While there are twenty-seven looks in the gallery, there are actually twenty-nine mannequins in the room—an additional two remain off the list of works because they are undressed, but their presence, like the best accessories, feels essential to underpinning the overall ambiance of the scene. One barely registers as a model. It is the only headless figure in the room and resembles an aged bird cage constructed in the hourglass shape of a woman’s figure in a floor-length wire gown. The wires are bent open at the base of her skirt as if a small creature has forcibly escaped. The other, who appears to be the oldest, plumpest mannequin (by comparative standards to the other girls), is placed alone, facing the wall. With unkempt hair, pitiful pantyhose, strangely articulate hands and a face that might once have projected a tranquil doll-like beauty, she now fades into broken anguish. Like Marlene, the tormented, submissive assistant in Fassbinder’s The Bitter Tears of Petra von Kant, she bears silent witness to the wigged protagonists that surround her—their parade of unhinged glamour and neurosis ever apparent. There is a gimmicky pathos to the presence of these naked figures, which reverberates in the horrific melodrama of the exhibition’s flyer. “Apparel” here nods to the poignant use of mannequins in the sparse, tableau vivant installations of Irish artist Cathy Wilkes. Where Wilkes might dramatise the hollowness of the mannequin as a sincere instrument for exploring the empathic potential of art, Linde casts these figures as a team of uncanny workers aware of their use value or diminishing potential.

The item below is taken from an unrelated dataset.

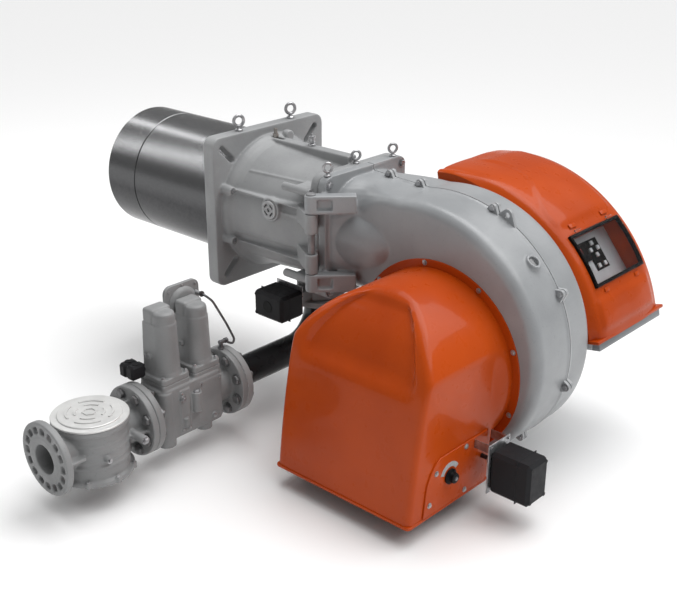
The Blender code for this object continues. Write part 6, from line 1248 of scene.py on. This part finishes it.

Collectively, these elements form an exhibition that implicates not only the garments, but all the elements that support them as part of a self-reflexive design process. It is the material gestures of revival rather than the cynical declarations of exhaustion that resonate from this show. These garments desire to go beyond themselves in want of a second life, not a second death.
Kate Meakin is an artist based in Melbourne.